A senior State Department official said that, although taking place under the U.N. umbrella, work is under way on creating a democracy caucus within the world body.


“It’s moving slowly,” the official said, “but there’s a lot of enthusiasm for the idea. A number of countries apart from the U.S. have been pressing this and carrying out a leadership role,” such as South Korea, Chile, Poland, and Italy.


The official cited said such a group was important in light of the “democracy deficit” on the human rights commission. “When that group, which is elected by the full membership of the U.N., attracts some of the world’s biggest human rights violators…and has difficulty passing statements of policy and resolutions dealing with human rights abuses – then there’s something that’s not working right.”


Two former Clinton administration officials, however, said that much of the responsibility for U.N. reform rested with America.


The former U.N. regional administrator in Kosovo, General William Nash, said, “The first thing to do [in reforming the United Nations] is the member states – and at the top of that list is the United States – must make a commitment to provide good people and pay dues on time…and be a useful, vibrant participant in the U.N.”

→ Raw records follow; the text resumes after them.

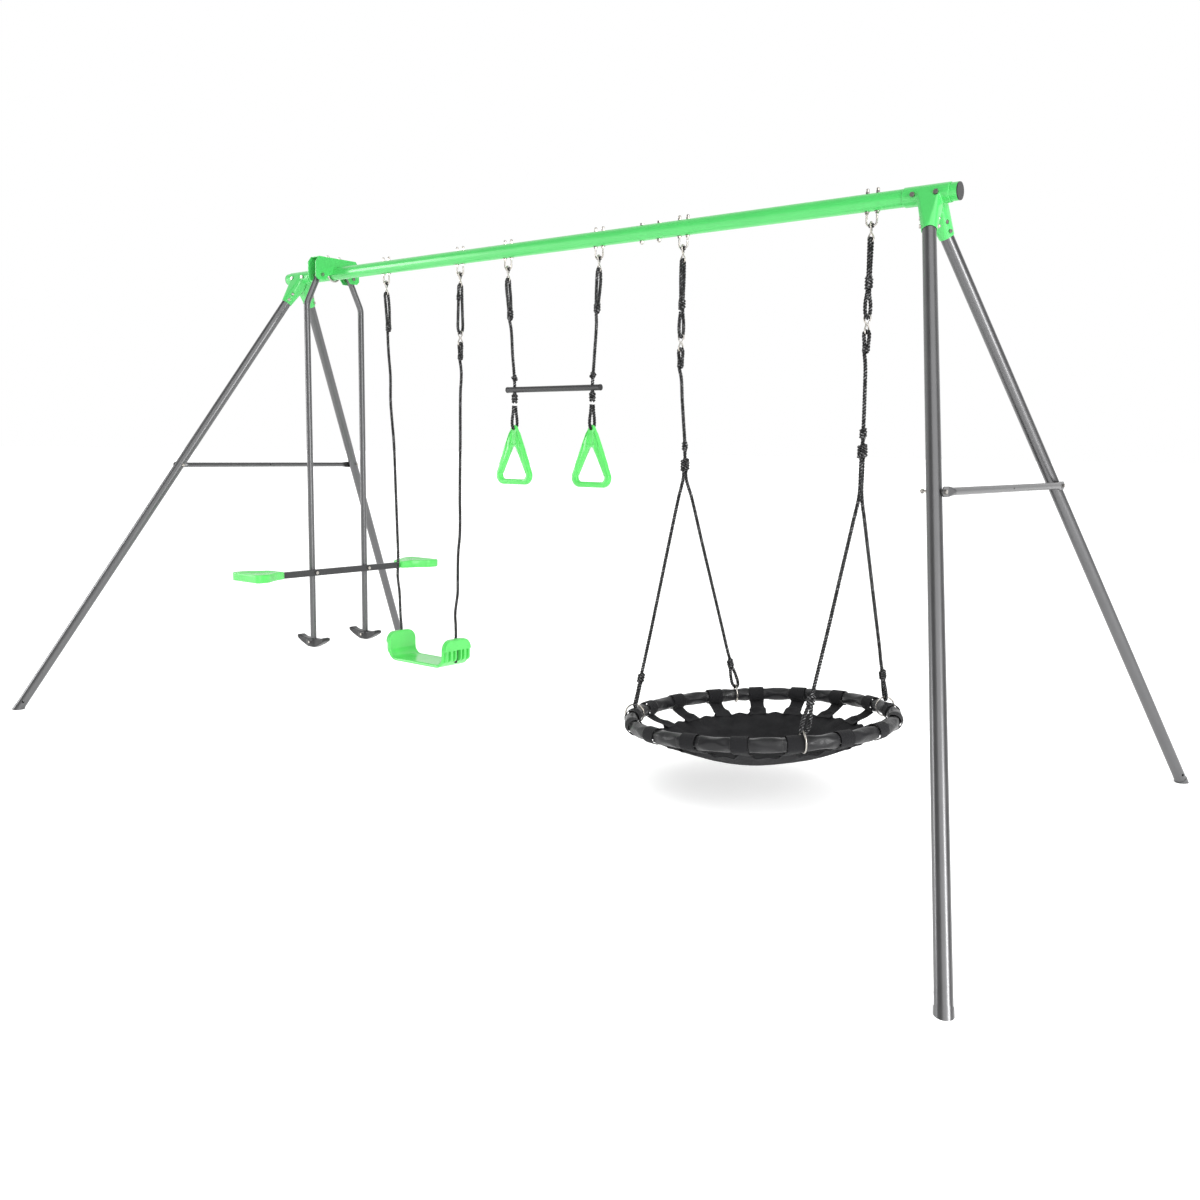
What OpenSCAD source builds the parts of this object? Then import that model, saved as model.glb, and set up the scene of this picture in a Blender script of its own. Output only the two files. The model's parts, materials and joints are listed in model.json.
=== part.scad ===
// Garden swing set: an A-frame of steel tube that carries a face-to-face glider,
// a belt swing, a trapeze bar with two hand rings, and a round nest swing.
// X runs along the beam, Y from the front legs to the rear legs, Z is up.
// The origin is on the ground, under the middle of the beam.

/* [Frame] */
// Height of the beam's axis above the ground
beam_height = 1800; // [1780:5:1840]
// Length of the whole beam
beam_length = 2976; // [2966:10:3076]
// Outer diameter of the beam
beam_d = 50; // [48:1:51]
// Wall thickness of the beam
beam_wall = 1.8; // [1.5:0.1:2.5]
// Place along X where the two beam tubes meet
joint_x = 500; // [495:1:510]
// Distance of the legs' heads from the middle of the beam
leg_top_x = 1400; // [1390:5:1410]
// Distance of the feet from the middle, along the beam
foot_x = 1960; // [1900:10:2050]
// Distance of the feet from the middle, across the beam
foot_y = 1038; // [1000:2:1100]
// Outer diameter of a leg
leg_d = 38; // [36:0.5:39]
// Wall thickness of a leg
leg_wall = 1.5; // [1.2:0.1:2]
// Height of the cross braces
brace_z = 1000; // [800:10:1100]
// Diameter of a cross brace
brace_d = 20; // [18:1:22]

/* [Hangers] */
// Drop of a hanger bolt's bottom below the beam
hanger_drop = 42; // [40:1:46]
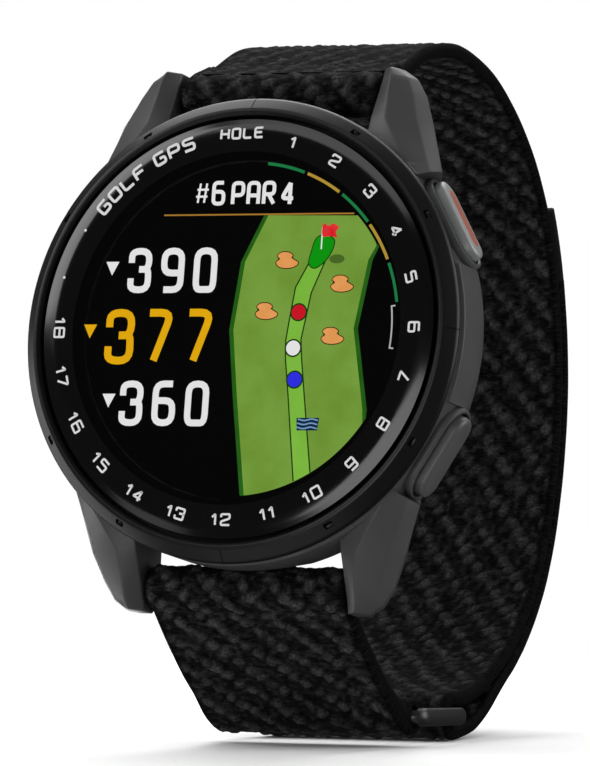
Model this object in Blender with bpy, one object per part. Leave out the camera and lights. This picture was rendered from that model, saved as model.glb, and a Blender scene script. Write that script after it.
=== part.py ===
"""A golf GPS watch with a woven hook-and-loop strap, as an assembly of separate pieces.

Frame: the dial faces -Y, 12 o'clock is +Z and 3 o'clock is +X. The origin is the centre of the sensor
window's flat face, which rests on the wrist. Sizes below are in millimetres; add_object() makes them metres.
"""

import math

import bmesh
import bpy
from mathutils import Matrix, Vector

# ---------------------------------------------------------------- driving dimensions, in millimetres
MM = 0.001  # one millimetre in metres
GAP = 0.3  # clearance between touching pieces
THICK = 11.4  # glass top to wrist face
CASE_R = 21.5  # outer radius of case and bezel
LENS_R = 19.4
CAVITY_R = 18.8
COVER_R = 17.3
SEAT_R = 14.6  # opening behind the back cover
LUG_GAP = 20.4  # between the lugs, for a 20 mm strap
LUG_REACH = 25.2  # lug tips from the centre
BAR_Y = -3.6  # spring-bar axes
BAR_Z = 23.0
BAR_R = 0.8
BAR_LOOP_R = 2.2  # strap loop round a spring bar
STRAP_W = 20.0
STRAP_T = 1.2
BUTTON_ANGLE = 30.0  # above and below 3 o'clock
BUTTON_Y = -5.2
BUTTON_TRAVEL = 0.3
RELEASE_TRAVEL = 1.2
RING_W = 22.4  # strap ring, along X
RING_BAR = (1.6, 1.3)  # a ring bar's width and thickness
RING_FRONT = Vector((0, 12.9, -32.45))  # centre of the ring's front bar
RING_REAR = Vector((0, 23.0, -31.15))  # centre of the ring's rear bar
FOLD_POINT = Vector((0, 14.7, 30.9))  # where the long strap bends when the loop sways
TIP_POINT = Vector((0, 38.2, 19.8))  # the inner layer's middle under the strap's free end
TAB_STEPS = 6  # path steps that the tip's hook tab covers
SEGMENTS = 56
HIDDEN_SEGMENTS = 32


# ---------------------------------------------------------------- materials
def material(name, colour, roughness, metallic=0.0, alpha=1.0):
    made = bpy.data.materials.new(name)
    made.use_nodes = True
    shader = made.node_tree.nodes["Principled BSDF"]
    shader.inputs["Base Color"].default_value = (*colour, 1.0)
    shader.inputs["Roughness"].default_value = roughness
    shader.inputs["Metallic"].default_value = metallic
    shader.inputs["Alpha"].default_value = alpha
    return made


def slate_polymer(name):
    return material(name, (0.07, 0.072, 0.075), 0.5)


def dark_anodised(name):
    return material(name, (0.045, 0.046, 0.048), 0.32, 0.85)


def woven_black(name):
    return material(name, (0.012, 0.012, 0.013), 0.95)


def steel(name):
    return material(name, (0.55, 0.55, 0.56), 0.3, 1.0)


def seal_rubber(name):
    return material(name, (0.02, 0.02, 0.02), 0.8)


def circuit_green(name):
    return material(name, (0.02, 0.12, 0.05), 0.5)


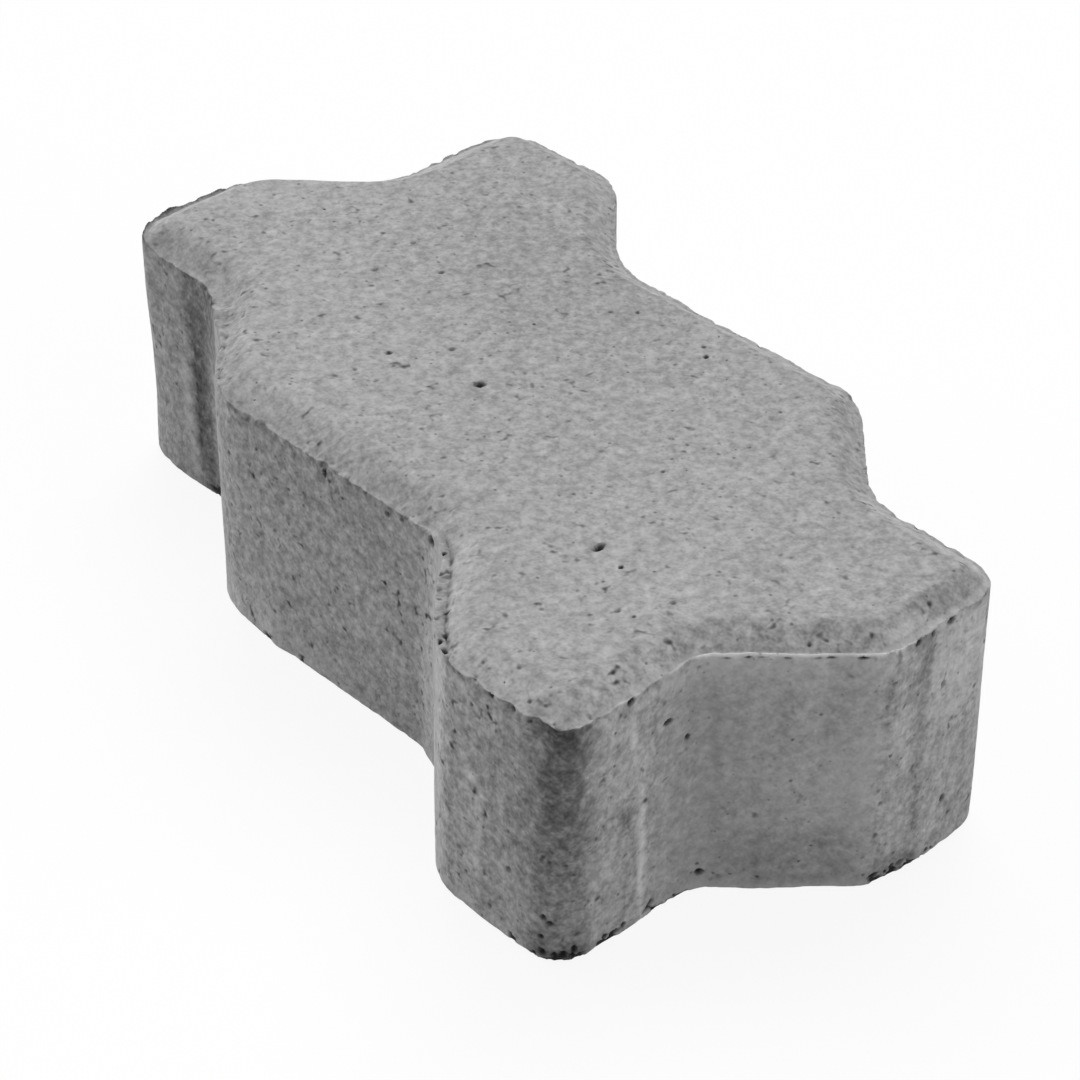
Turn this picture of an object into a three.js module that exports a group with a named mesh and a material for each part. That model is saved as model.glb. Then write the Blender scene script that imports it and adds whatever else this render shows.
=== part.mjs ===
// A wave-sided concrete paving stone, cast in one piece.
// Millimetres, +Z up, with the origin at the middle of the underside.
// +X runs across the stone and +Y along it. The chamfered face is the one that is walked on.

import * as THREE from 'three';
import { mergeVertices } from 'three/addons/utils/BufferGeometryUtils.js';

// The laying module: the stone takes up one module across and two along.
const moduleWidth = 112.5;
const modulesAlong = 2;
const thickness = 70;

// The wave. Each module side is a short edge, a long edge that crosses the module line, and a short edge.
const shortEdge = 40.4;
const waveAngle = THREE.MathUtils.degToRad(15);
const waveRadius = 22;

// The four square corners of the stone.
const cornerRadius = 10;

// The section of the edge. The mould widens towards the foot, so that it lifts off the fresh stone.
// The tamper presses the chamfer, and its clearance in the mould leaves a narrow flat land outside it.
const mouldTaper = 0.8;
const landWidth = 1;
const chamferWidth = 6.3;
const chamferDrop = 4.2;
const smallestRadius = 0.5;

// How finely the rounded corners are faceted.
const degreesPerFacet = 9;

// The corners of one module side that starts at (0, 0), before it is turned into its place.
// The first bends into the stone and the second bends out of it.
const waveCorner = new THREE.Vector2(shortEdge * Math.cos(waveAngle), shortEdge * Math.sin(waveAngle));
const moduleSide = [
  { at: waveCorner, radius: waveRadius, hollow: true },
  { at: new THREE.Vector2(moduleWidth, 0).sub(waveCorner), radius: waveRadius, hollow: false },
];

// Every side of the stone is the same module side, turned by a quarter turn at each square corner.
// That is what lets the stones lock together, both in rows and turned across each other.
function outlineCorners() {
  const modulesOnSide = [1, modulesAlong, 1, modulesAlong];
  const corners = [];
  const start = new THREE.Vector2(-moduleWidth / 2, -moduleWidth * modulesAlong / 2);
  modulesOnSide.forEach((modules, side) => {
    const turn = side * Math.PI / 2;
    corners.push({ at: start.clone(), radius: cornerRadius, hollow: false });
    for (let module = 0; module < modules; module += 1) {
      for (const corner of moduleSide) {
        const at = corner.at.clone().rotateAround(new THREE.Vector2(), turn).add(start);
        corners.push({ ...corner, at });
      }
      start.add(new THREE.Vector2(moduleWidth, 0).rotateAround(new THREE.Vector2(), turn));
    }
  });
  return corners;
}

const corners = outlineCorners();

// The outline moved inwards by a distance, with each corner as an arc.
// Bulging corners tighten and hollow ones open as it moves in, so the edge keeps an even width.
function outline(inset) {
  const points = [];
  corners.forEach((corner, i) => {
    const before = corners.at(i - 1).at;
    const after = corners[(i + 1) % corners.length].at;
    const arriving = corner.at.clone().sub(before).normalize();
    const leaving = after.clone().sub(corner.at).normalize();
    const bend = Math.atan2(arriving.cross(leaving), arriving.dot(leaving));
    const side = corner.hollow ? -1 : 1;

    // Both edges move inwards, and the arc's centre lies where they are its radius away.
    const radius = Math.max(corner.radius - side * inset, smallestRadius);
    const inwards = new THREE.Vector2(-arriving.y - leaving.y, arriving.x + leaving.x).normalize();
    const centre = corner.at.clone().addScaledVector(inwards, (inset + side * radius) / Math.cos(bend / 2));

    const startAngle = Math.atan2(-side * arriving.x, side * arriving.y);
    const facets = Math.ceil(THREE.MathUtils.radToDeg(Math.abs(bend)) / degreesPerFacet);
    const arc = new THREE.EllipseCurve(
      centre.x, centre.y, radius, radius, startAngle, startAngle + bend, corner.hollow);
    points.push(...arc.getPoints(facets));
  });
  return points;
}

// The edge from the foot to the top, as an inset and a height for each ring of the surface.
const edgeProfile = [
  { inset: 0, height: 0 },
  { inset: mouldTaper, height: thickness - chamferDrop },
  { inset: mouldTaper + landWidth, height: thickness - chamferDrop },
  { inset: mouldTaper + landWidth + chamferWidth, height: thickness },
];

// The body: rings of the outline joined by walls, and closed by the underside and the top face.
function stoneGeometry() {
  const rings = edgeProfile.map(({ inset }) => outline(inset));
  const count = rings[0].length;
  const positions = rings.flatMap((ring, level) =>
    ring.flatMap((point) => [point.x, point.y, edgeProfile[level].height]));
  const faces = [];
  for (let level = 0; level + 1 < rings.length; level += 1) {
    for (let i = 0; i < count; i += 1) {
      const low = level * count + i;
      const lowNext = level * count + (i + 1) % count;
      faces.push(low, lowNext, lowNext + count);
      faces.push(low, lowNext + count, low + count);
    }
  }
  const top = (rings.length - 1) * count;
  for (const [a, b, c] of THREE.ShapeUtils.triangulateShape(rings[0], [])) {
    faces.push(c, b, a);
  }
  for (const [a, b, c] of THREE.ShapeUtils.triangulateShape(rings.at(-1), [])) {
    faces.push(top + a, top + b, top + c);
  }
  const geometry = new THREE.BufferGeometry();
  geometry.setAttribute('position', new THREE.Float32BufferAttribute(positions, 3));
  geometry.setIndex(faces);
  return mergeVertices(geometry);
}

const concrete = new THREE.MeshStandardMaterial({ color: 0xa3a3a1, roughness: 0.95, metalness: 0 });

const pavingStone = new THREE.Mesh(stoneGeometry(), concrete);
pavingStone.name = 'paving_stone';

const part = new THREE.Group();
part.add(pavingStone);

export default part;
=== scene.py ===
# A wave-sided concrete paving stone: the fine surface and finish that go over its CAD solid.
# Metres, +Z up, with the origin at the middle of the underside, as in the CAD frame.

import math
import random

import bpy
import numpy as np
from mathutils import Matrix, Vector, noise
from mathutils.geometry import delaunay_2d_cdt


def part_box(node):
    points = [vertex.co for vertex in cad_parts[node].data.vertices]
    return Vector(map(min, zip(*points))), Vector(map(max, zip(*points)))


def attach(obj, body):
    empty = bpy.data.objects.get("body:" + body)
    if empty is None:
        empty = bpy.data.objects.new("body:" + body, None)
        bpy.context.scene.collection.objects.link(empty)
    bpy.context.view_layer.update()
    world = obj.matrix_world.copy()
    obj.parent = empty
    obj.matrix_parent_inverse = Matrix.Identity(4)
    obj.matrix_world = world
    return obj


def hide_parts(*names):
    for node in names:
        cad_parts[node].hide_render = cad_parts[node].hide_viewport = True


mm = 0.001

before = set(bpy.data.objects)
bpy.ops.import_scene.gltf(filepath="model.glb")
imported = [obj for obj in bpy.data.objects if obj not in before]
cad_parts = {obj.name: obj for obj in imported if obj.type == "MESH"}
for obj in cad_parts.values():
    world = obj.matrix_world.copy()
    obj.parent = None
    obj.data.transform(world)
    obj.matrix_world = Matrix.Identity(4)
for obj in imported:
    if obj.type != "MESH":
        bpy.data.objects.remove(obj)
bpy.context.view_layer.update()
stoneLow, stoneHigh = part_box("paving_stone")

# The cast shape, in the same sizes as the CAD solid.
stone = {
    "thickness": stoneHigh.z - stoneLow.z,
    "moduleWidth": 112.5 * mm,
    "modulesAlong": 2,
    "shortEdge": 40.4 * mm,
    "waveAngle": math.radians(15),
    "waveRadius": 22 * mm,
    "cornerRadius": 10 * mm,
    "mouldTaper": 0.8 * mm,
    "landWidth": 1 * mm,
    "chamferWidth": 6.3 * mm,
    "chamferDrop": 4.2 * mm,
    "arrisRadius": 0.35 * mm,    # how far the lip of the mould rounds the arris
    "footRadius": 0.7 * mm,      # the foot edge, as it leaves the pallet
    "landBlend": 0.25 * mm,      # half the width over which the land turns into the chamfer
}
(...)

America, Mr. Nash said, should be an example to the rest of the U.N., inspiring member states and the organization to improve by paying dues on time and sending its best people to work within the world body.


Mr. Nash also lauded the U.N. high panel’s report.


Joining him was Lee Feinstein, a former Clinton administration Defense and State Department official. Mr. Feinstein was pleased by the report’s defining terrorism so as to condemn any attacks against civilians or noncombatants, even under occupation conditions. This move would denounce suicide bombings and many of the terrorist attacks suffered by American troops in Iraq.


“Hopefully this will help put to rest an issue that has really complicated U.S.-U.N. relationships,” Mr. Feinstein said.


But “until the U.S. is serious about reforming [the United Nations], it won’t,” Mr. Feinstein said.